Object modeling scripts
────────────────

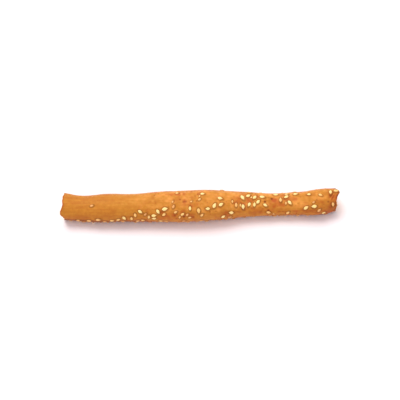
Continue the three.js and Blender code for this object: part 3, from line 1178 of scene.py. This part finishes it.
class BREADSTICK_OT_placed_seeds(bpy.types.Operator):
    """Make a fine seed in the place of each seed of the frame"""

    bl_idname = "breadstick.placed_seeds"
    bl_label = "Placed seeds"

    def execute(self, context):
        settings = context.scene.breadstick_seeds
        material = shared_material("toasted_sesame_skin", toasted_sesame, settings)
        layout = seed_layout(settings, context.scene.breadstick_bread.wrinkle / MM)
        rings, columns = settings.placed_rings, settings.placed_columns
        for seed in layout:
            node = seed[0]
            if node is None:
                continue
            name = node.replace("sesame_seed", "toasted_seed")
            piece = make_seeds(name, [seed], rings, columns, material)
            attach(piece, "root")
            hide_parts(node)
        return {"FINISHED"}


class BREADSTICK_OT_scattered_seeds(bpy.types.Operator):
    """Make the fainter seeds of the front and the seeds of the hidden sides"""

    bl_idname = "breadstick.scattered_seeds"
    bl_label = "Scattered seeds"

    def execute(self, context):
        settings = context.scene.breadstick_seeds
        material = shared_material("toasted_sesame_skin", toasted_sesame, settings)
        layout = seed_layout(settings, context.scene.breadstick_bread.wrinkle / MM)
        loose = [seed for seed in layout if seed[0] is None]
        rings, columns = settings.small_rings, settings.small_columns
        piece = make_seeds("scattered_seeds", loose, rings, columns, material)
        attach(piece, "root")
        return {"FINISHED"}


class BREADSTICK_OT_stage(bpy.types.Operator):
    """Make the floor, the light and the camera"""

    bl_idname = "breadstick.stage"
    bl_label = "Stage"

    def execute(self, context):
        scene, settings = context.scene, context.scene.breadstick_stage
        scene.view_settings.view_transform = "Standard"
        lay_floor(scene, settings)
        light_sky(scene, settings)
        hang_lamp(scene, settings)
        place_camera(scene, settings)
        return {"FINISHED"}


OPERATORS = [
    BREADSTICK_OT_stage,
    BREADSTICK_OT_bread,
    BREADSTICK_OT_placed_seeds,
    BREADSTICK_OT_scattered_seeds,
]
SETTINGS = {
    "breadstick_bread": BreadSettings,
    "breadstick_seeds": SeedSettings,
    "breadstick_stage": StageSettings,
}


class BREADSTICK_PT_tools(bpy.types.Panel):
    """The breadstick's settings and tools"""

    bl_idname = "BREADSTICK_PT_tools"
    bl_label = "Sesame breadstick"
    bl_space_type = "VIEW_3D"
    bl_region_type = "UI"
    bl_category = "Breadstick"

    def draw(self, context):
        for name, group in SETTINGS.items():
            settings = getattr(context.scene, name)
            column = self.layout.column()
            for key in group.__annotations__:
                column.prop(settings, key)
        for operator in OPERATORS:
            self.layout.operator(operator.bl_idname)


CLASSES = [*SETTINGS.values(), *OPERATORS, BREADSTICK_PT_tools]


def register():
    for cls in CLASSES:
        bpy.utils.register_class(cls)
    for name, group in SETTINGS.items():
        setattr(bpy.types.Scene, name, PointerProperty(type=group))


def unregister():
    for name in SETTINGS:
        delattr(bpy.types.Scene, name)
    for cls in reversed(CLASSES):
        bpy.utils.unregister_class(cls)


def main():
    """Makes every piece and the stage."""
    register()
    bpy.ops.breadstick.stage()
    bpy.ops.breadstick.bread()
    bpy.ops.breadstick.placed_seeds()
    bpy.ops.breadstick.scattered_seeds()


if __name__ == "__main__":
    main()
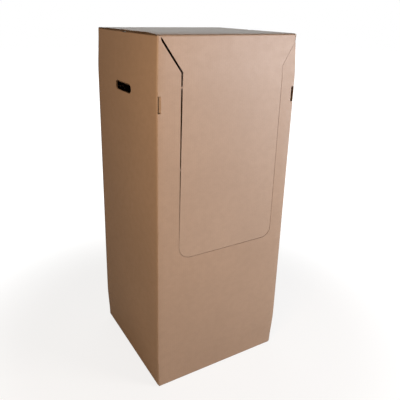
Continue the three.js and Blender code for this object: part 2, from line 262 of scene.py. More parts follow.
def door_outline(wide_gap, narrow_gap, top):
    """Outline of the doorway, or of the door with its gaps, in metres from the front panel's left edge."""
    left_top = DOOR_LEFT_MARGIN + wide_gap
    left_low = DOOR_LEFT_MARGIN + narrow_gap
    right_edge = WIDTH - DOOR_RIGHT_MARGIN - narrow_gap * RIGHT_GAP_SHARE
    bottom = DOOR_BOTTOM + narrow_gap * BOTTOM_GAP_SHARE
    left_radius = DOOR_LEFT_RADIUS - narrow_gap
    right_radius = DOOR_RIGHT_RADIUS - narrow_gap
    left_fold = FOLD_RADIUS + narrow_gap
    right_fold = WIDTH - FOLD_RADIUS - narrow_gap
    slant_start = (left_slant(0, wide_gap) - top) / LEFT_SLOPE
    points = [(max(left_fold, slant_start), top)]
    if slant_start < left_fold:
        points.append((left_fold, left_slant(left_fold, wide_gap)))
    points.append((left_top, left_slant(left_top, wide_gap)))
    centre = (left_low + left_radius, bottom + left_radius)
    points += arc(centre, left_radius, pi, 1.5 * pi, CORNER_STEPS)
    centre = (right_edge - right_radius, bottom + right_radius)
    points += arc(centre, right_radius, 1.5 * pi, 2 * pi, CORNER_STEPS)
    points.append((right_edge, right_slant(right_edge, narrow_gap)))
    points.append((right_fold, right_slant(right_fold, narrow_gap)))
    points.append((right_fold, top))
    return points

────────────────

### What you need to do
Send back all of the entries exactly, with nothing missing.

### Problem solution
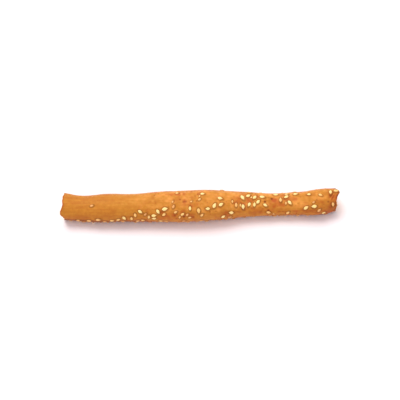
Continue the three.js and Blender code for this object: part 3, from line 1178 of scene.py. This part finishes it.
class BREADSTICK_OT_placed_seeds(bpy.types.Operator):
    """Make a fine seed in the place of each seed of the frame"""

    bl_idname = "breadstick.placed_seeds"
    bl_label = "Placed seeds"

    def execute(self, context):
        settings = context.scene.breadstick_seeds
        material = shared_material("toasted_sesame_skin", toasted_sesame, settings)
        layout = seed_layout(settings, context.scene.breadstick_bread.wrinkle / MM)
        rings, columns = settings.placed_rings, settings.placed_columns
        for seed in layout:
            node = seed[0]
            if node is None:
                continue
            name = node.replace("sesame_seed", "toasted_seed")
            piece = make_seeds(name, [seed], rings, columns, material)
            attach(piece, "root")
            hide_parts(node)
        return {"FINISHED"}


class BREADSTICK_OT_scattered_seeds(bpy.types.Operator):
    """Make the fainter seeds of the front and the seeds of the hidden sides"""

    bl_idname = "breadstick.scattered_seeds"
    bl_label = "Scattered seeds"

    def execute(self, context):
        settings = context.scene.breadstick_seeds
        material = shared_material("toasted_sesame_skin", toasted_sesame, settings)
        layout = seed_layout(settings, context.scene.breadstick_bread.wrinkle / MM)
        loose = [seed for seed in layout if seed[0] is None]
        rings, columns = settings.small_rings, settings.small_columns
        piece = make_seeds("scattered_seeds", loose, rings, columns, material)
        attach(piece, "root")
        return {"FINISHED"}


class BREADSTICK_OT_stage(bpy.types.Operator):
    """Make the floor, the light and the camera"""

    bl_idname = "breadstick.stage"
    bl_label = "Stage"

    def execute(self, context):
        scene, settings = context.scene, context.scene.breadstick_stage
        scene.view_settings.view_transform = "Standard"
        lay_floor(scene, settings)
        light_sky(scene, settings)
        hang_lamp(scene, settings)
        place_camera(scene, settings)
        return {"FINISHED"}


OPERATORS = [
    BREADSTICK_OT_stage,
    BREADSTICK_OT_bread,
    BREADSTICK_OT_placed_seeds,
    BREADSTICK_OT_scattered_seeds,
]
SETTINGS = {
    "breadstick_bread": BreadSettings,
    "breadstick_seeds": SeedSettings,
    "breadstick_stage": StageSettings,
}


class BREADSTICK_PT_tools(bpy.types.Panel):
    """The breadstick's settings and tools"""

    bl_idname = "BREADSTICK_PT_tools"
    bl_label = "Sesame breadstick"
    bl_space_type = "VIEW_3D"
    bl_region_type = "UI"
    bl_category = "Breadstick"

    def draw(self, context):
        for name, group in SETTINGS.items():
            settings = getattr(context.scene, name)
            column = self.layout.column()
            for key in group.__annotations__:
                column.prop(settings, key)
        for operator in OPERATORS:
            self.layout.operator(operator.bl_idname)


CLASSES = [*SETTINGS.values(), *OPERATORS, BREADSTICK_PT_tools]


def register():
    for cls in CLASSES:
        bpy.utils.register_class(cls)
    for name, group in SETTINGS.items():
        setattr(bpy.types.Scene, name, PointerProperty(type=group))


def unregister():
    for name in SETTINGS:
        delattr(bpy.types.Scene, name)
    for cls in reversed(CLASSES):
        bpy.utils.unregister_class(cls)


def main():
    """Makes every piece and the stage."""
    register()
    bpy.ops.breadstick.stage()
    bpy.ops.breadstick.bread()
    bpy.ops.breadstick.placed_seeds()
    bpy.ops.breadstick.scattered_seeds()


if __name__ == "__main__":
    main()
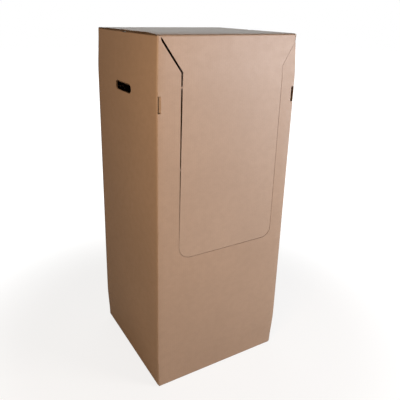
Continue the three.js and Blender code for this object: part 2, from line 262 of scene.py. More parts follow.
def door_outline(wide_gap, narrow_gap, top):
    """Outline of the doorway, or of the door with its gaps, in metres from the front panel's left edge."""
    left_top = DOOR_LEFT_MARGIN + wide_gap
    left_low = DOOR_LEFT_MARGIN + narrow_gap
    right_edge = WIDTH - DOOR_RIGHT_MARGIN - narrow_gap * RIGHT_GAP_SHARE
    bottom = DOOR_BOTTOM + narrow_gap * BOTTOM_GAP_SHARE
    left_radius = DOOR_LEFT_RADIUS - narrow_gap
    right_radius = DOOR_RIGHT_RADIUS - narrow_gap
    left_fold = FOLD_RADIUS + narrow_gap
    right_fold = WIDTH - FOLD_RADIUS - narrow_gap
    slant_start = (left_slant(0, wide_gap) - top) / LEFT_SLOPE
    points = [(max(left_fold, slant_start), top)]
    if slant_start < left_fold:
        points.append((left_fold, left_slant(left_fold, wide_gap)))
    points.append((left_top, left_slant(left_top, wide_gap)))
    centre = (left_low + left_radius, bottom + left_radius)
    points += arc(centre, left_radius, pi, 1.5 * pi, CORNER_STEPS)
    centre = (right_edge - right_radius, bottom + right_radius)
    points += arc(centre, right_radius, 1.5 * pi, 2 * pi, CORNER_STEPS)
    points.append((right_edge, right_slant(right_edge, narrow_gap)))
    points.append((right_fold, right_slant(right_fold, narrow_gap)))
    points.append((right_fold, top))
    return points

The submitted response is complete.